(Data entries)
■ ■ ■ ■ ■ ■ ■

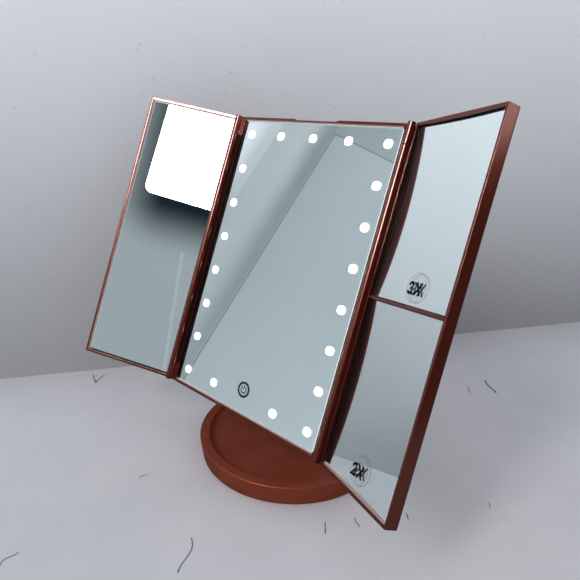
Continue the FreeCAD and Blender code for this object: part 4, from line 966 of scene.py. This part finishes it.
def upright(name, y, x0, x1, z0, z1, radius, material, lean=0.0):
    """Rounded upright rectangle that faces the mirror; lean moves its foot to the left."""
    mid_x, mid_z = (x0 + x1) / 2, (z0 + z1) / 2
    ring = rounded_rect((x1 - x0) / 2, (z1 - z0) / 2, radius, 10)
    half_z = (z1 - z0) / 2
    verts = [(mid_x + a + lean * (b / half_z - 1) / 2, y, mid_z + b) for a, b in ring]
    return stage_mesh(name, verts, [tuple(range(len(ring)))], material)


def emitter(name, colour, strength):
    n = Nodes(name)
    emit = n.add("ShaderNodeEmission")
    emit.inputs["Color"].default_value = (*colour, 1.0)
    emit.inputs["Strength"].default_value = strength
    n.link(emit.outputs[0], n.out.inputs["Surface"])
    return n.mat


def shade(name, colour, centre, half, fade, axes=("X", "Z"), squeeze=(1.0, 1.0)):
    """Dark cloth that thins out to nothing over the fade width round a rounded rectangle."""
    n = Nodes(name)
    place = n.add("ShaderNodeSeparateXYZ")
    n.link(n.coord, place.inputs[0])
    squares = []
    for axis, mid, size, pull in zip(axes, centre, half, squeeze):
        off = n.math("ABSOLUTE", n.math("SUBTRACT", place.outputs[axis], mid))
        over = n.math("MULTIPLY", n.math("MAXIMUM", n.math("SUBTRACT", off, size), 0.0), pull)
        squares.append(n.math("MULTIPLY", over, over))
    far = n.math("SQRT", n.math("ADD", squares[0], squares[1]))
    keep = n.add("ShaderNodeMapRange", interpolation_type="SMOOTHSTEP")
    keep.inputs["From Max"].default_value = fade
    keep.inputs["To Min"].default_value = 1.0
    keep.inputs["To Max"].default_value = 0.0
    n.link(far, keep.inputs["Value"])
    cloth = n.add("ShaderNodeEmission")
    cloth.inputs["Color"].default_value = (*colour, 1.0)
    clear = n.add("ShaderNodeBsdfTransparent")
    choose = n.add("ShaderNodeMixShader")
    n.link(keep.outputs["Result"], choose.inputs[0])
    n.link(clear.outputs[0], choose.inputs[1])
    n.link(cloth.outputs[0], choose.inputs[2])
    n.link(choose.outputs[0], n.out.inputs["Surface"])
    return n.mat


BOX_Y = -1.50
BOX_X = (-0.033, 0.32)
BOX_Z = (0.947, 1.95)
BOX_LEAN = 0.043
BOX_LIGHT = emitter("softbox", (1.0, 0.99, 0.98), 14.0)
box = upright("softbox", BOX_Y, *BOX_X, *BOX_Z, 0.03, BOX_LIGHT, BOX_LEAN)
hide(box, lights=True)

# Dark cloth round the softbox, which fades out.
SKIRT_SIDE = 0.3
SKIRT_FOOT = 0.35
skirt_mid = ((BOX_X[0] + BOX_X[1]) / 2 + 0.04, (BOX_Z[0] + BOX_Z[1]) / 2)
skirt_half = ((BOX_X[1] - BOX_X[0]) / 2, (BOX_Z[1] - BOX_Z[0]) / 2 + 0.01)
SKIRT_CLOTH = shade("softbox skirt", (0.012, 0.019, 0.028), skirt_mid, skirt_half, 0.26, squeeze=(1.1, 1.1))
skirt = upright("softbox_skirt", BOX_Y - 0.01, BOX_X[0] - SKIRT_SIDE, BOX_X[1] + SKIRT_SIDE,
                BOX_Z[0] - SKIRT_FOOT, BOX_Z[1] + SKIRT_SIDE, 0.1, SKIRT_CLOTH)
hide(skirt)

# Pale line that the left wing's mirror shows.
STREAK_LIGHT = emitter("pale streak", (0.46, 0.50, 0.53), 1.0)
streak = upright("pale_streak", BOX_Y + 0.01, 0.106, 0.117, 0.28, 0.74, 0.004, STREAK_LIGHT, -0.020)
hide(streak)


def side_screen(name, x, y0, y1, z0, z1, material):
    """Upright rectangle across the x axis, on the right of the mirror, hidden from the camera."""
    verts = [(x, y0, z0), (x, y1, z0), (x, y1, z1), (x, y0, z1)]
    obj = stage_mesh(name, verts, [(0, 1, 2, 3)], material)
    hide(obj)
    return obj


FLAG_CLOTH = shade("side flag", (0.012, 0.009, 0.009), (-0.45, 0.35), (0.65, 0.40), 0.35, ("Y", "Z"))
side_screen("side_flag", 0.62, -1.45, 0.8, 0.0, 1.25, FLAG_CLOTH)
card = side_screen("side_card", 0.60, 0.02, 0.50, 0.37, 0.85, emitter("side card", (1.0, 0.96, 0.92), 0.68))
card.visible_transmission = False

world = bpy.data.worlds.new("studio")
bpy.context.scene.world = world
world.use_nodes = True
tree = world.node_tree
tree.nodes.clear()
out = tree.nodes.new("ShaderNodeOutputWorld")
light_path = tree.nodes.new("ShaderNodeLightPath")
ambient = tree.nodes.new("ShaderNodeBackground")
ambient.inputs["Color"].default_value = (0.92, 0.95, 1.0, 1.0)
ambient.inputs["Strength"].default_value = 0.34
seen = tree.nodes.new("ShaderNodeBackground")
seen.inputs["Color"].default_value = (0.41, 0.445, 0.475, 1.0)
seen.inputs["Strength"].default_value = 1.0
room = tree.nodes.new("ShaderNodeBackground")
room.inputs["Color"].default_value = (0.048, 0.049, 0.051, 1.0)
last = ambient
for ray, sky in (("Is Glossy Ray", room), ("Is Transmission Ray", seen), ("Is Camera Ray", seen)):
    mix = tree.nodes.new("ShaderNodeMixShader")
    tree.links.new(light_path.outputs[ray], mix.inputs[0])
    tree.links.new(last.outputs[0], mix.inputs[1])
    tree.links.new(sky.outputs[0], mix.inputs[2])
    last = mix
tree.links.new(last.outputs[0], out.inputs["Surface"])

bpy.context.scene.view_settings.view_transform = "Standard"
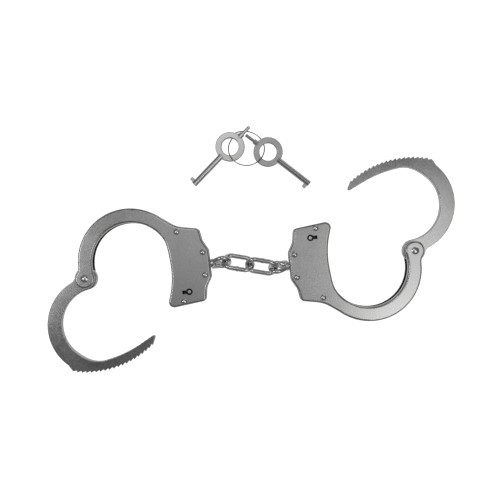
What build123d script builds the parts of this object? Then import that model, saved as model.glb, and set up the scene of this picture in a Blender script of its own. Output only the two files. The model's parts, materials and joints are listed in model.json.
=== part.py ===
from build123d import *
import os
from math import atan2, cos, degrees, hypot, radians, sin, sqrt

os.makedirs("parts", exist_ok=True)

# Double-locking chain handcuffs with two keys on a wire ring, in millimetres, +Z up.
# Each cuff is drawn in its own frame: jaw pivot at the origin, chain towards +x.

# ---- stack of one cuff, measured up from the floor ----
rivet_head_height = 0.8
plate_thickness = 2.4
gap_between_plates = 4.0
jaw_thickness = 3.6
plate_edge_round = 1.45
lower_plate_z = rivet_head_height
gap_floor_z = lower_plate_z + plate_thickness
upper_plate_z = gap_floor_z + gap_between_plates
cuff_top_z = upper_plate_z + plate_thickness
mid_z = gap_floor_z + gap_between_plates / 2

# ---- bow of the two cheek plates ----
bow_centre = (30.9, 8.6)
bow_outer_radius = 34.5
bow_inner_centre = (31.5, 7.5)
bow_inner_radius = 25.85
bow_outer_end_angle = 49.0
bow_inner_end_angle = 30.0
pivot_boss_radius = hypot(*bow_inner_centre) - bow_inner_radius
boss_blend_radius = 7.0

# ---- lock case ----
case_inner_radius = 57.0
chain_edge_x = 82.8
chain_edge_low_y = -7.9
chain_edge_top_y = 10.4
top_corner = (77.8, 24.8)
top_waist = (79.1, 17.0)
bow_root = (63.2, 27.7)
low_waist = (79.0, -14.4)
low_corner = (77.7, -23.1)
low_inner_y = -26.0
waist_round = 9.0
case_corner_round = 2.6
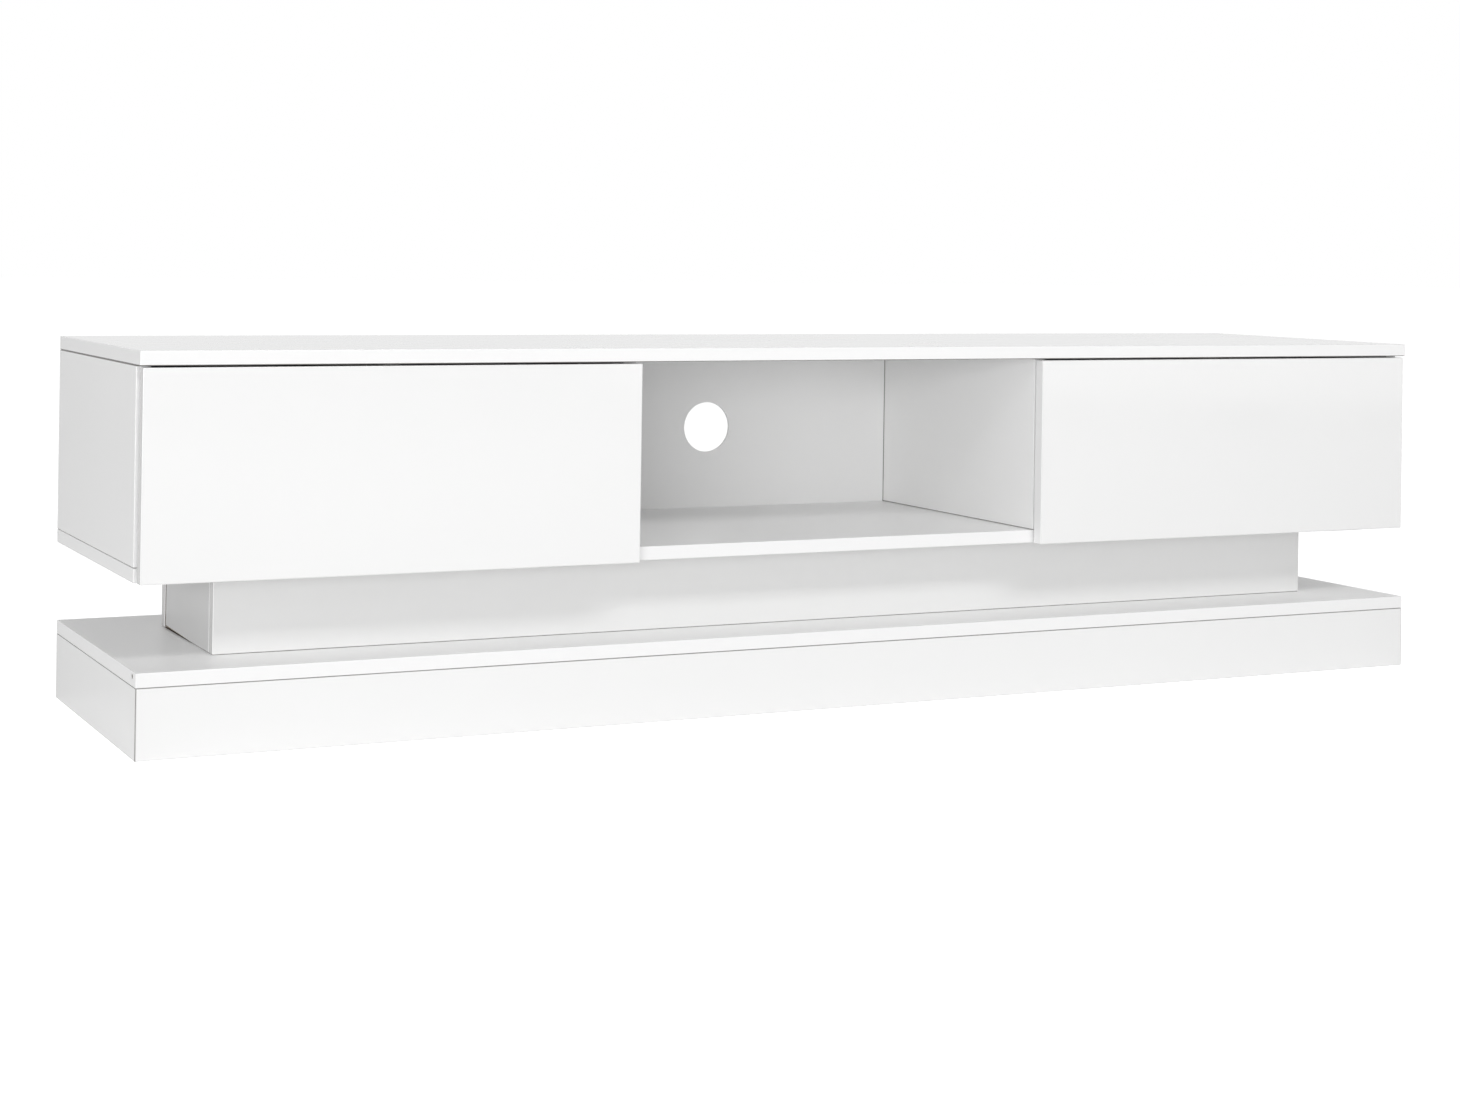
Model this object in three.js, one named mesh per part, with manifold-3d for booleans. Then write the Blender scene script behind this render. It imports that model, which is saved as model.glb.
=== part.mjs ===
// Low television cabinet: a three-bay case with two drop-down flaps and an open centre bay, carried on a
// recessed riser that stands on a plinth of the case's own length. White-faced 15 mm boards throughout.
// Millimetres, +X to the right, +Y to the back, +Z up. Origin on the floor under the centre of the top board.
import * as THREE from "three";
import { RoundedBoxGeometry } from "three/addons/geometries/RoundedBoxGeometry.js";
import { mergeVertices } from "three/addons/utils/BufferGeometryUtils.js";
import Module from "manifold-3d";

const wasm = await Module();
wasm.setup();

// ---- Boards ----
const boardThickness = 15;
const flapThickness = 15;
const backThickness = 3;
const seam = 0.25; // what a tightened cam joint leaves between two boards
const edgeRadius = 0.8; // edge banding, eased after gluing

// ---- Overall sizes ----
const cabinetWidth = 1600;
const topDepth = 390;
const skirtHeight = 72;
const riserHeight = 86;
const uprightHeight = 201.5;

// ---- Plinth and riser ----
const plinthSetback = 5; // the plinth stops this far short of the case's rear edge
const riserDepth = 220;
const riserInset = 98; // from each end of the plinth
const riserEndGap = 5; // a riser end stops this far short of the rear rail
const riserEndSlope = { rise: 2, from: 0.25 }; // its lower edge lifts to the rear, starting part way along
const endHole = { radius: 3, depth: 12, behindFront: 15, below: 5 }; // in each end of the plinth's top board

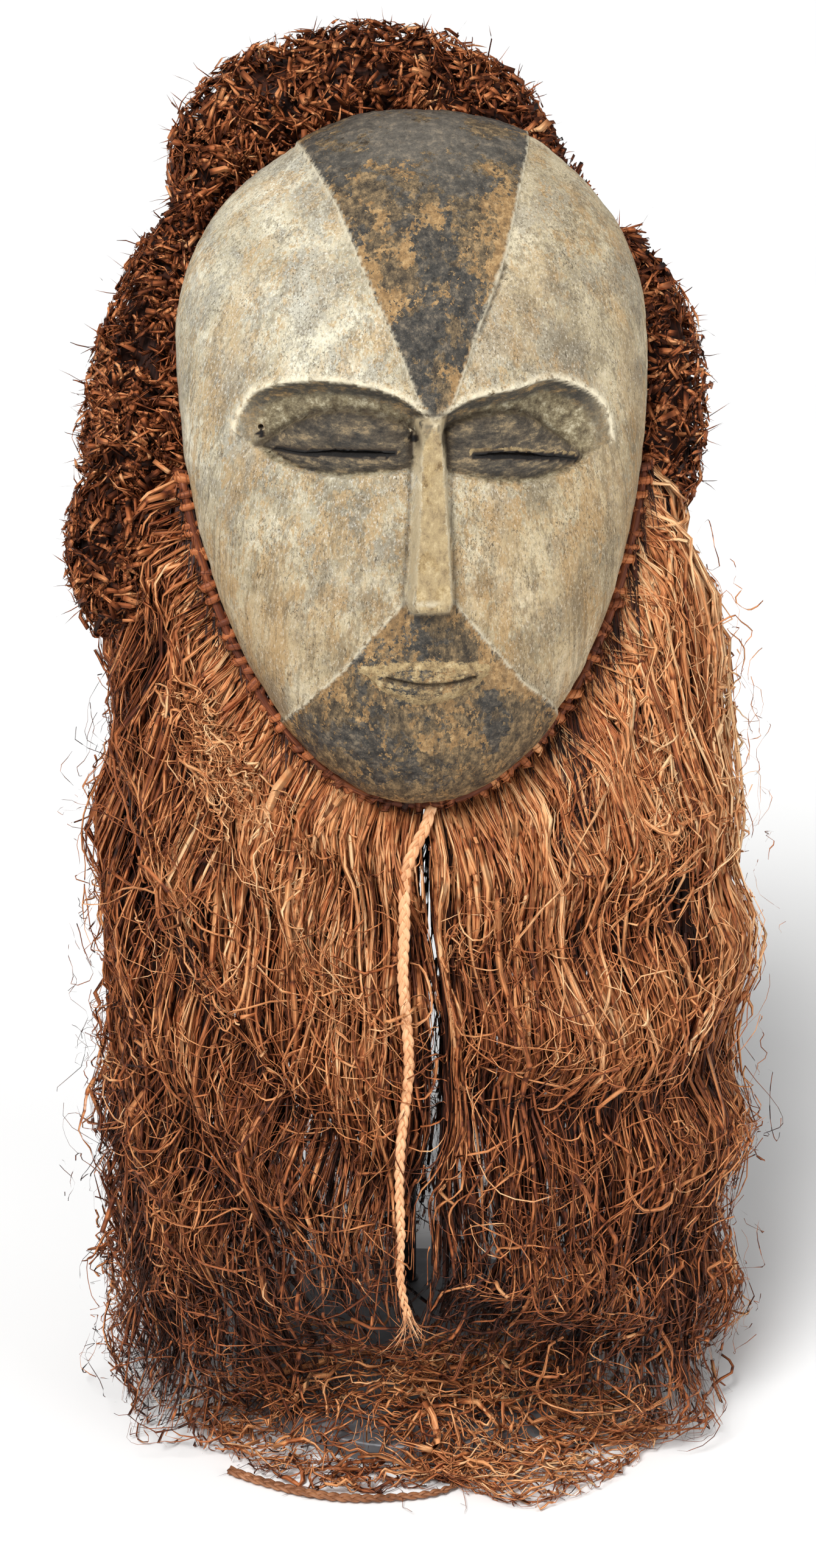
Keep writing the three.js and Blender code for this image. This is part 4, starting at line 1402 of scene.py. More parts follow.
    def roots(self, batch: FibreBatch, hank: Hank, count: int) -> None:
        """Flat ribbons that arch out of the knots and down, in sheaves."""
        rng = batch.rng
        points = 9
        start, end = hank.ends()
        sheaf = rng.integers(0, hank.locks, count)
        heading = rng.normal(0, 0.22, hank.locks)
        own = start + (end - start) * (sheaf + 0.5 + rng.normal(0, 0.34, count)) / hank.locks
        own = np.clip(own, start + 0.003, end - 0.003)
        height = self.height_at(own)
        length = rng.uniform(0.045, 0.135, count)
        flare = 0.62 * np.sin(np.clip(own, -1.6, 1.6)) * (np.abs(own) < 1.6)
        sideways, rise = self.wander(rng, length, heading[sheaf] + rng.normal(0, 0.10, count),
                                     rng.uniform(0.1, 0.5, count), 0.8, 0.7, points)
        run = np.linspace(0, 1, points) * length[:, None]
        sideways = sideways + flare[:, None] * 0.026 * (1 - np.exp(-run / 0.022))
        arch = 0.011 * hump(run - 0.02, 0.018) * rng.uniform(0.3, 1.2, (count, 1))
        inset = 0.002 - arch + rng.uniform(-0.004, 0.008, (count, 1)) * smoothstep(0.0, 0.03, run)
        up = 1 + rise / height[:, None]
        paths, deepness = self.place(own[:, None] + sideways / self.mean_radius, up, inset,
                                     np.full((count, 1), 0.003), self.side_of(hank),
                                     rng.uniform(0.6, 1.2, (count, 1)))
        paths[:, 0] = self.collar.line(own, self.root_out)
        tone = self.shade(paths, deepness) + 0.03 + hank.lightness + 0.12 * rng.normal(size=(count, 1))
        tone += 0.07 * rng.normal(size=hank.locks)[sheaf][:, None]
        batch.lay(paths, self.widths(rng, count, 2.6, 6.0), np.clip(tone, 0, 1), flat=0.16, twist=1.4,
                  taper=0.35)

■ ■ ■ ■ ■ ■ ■

## WHAT THIS TASK INVOLVES
In the material above, find the lines that contain "parts" and show them.

## WORKED ANSWER
What build123d script builds the parts of this object? Then import that model, saved as model.glb, and set up the scene of this picture in a Blender script of its own. Output only the two files. The model's parts, materials and joints are listed in model.json.
os.makedirs("parts", exist_ok=True)
Keep writing the three.js and Blender code for this image. This is part 4, starting at line 1402 of scene.py. More parts follow.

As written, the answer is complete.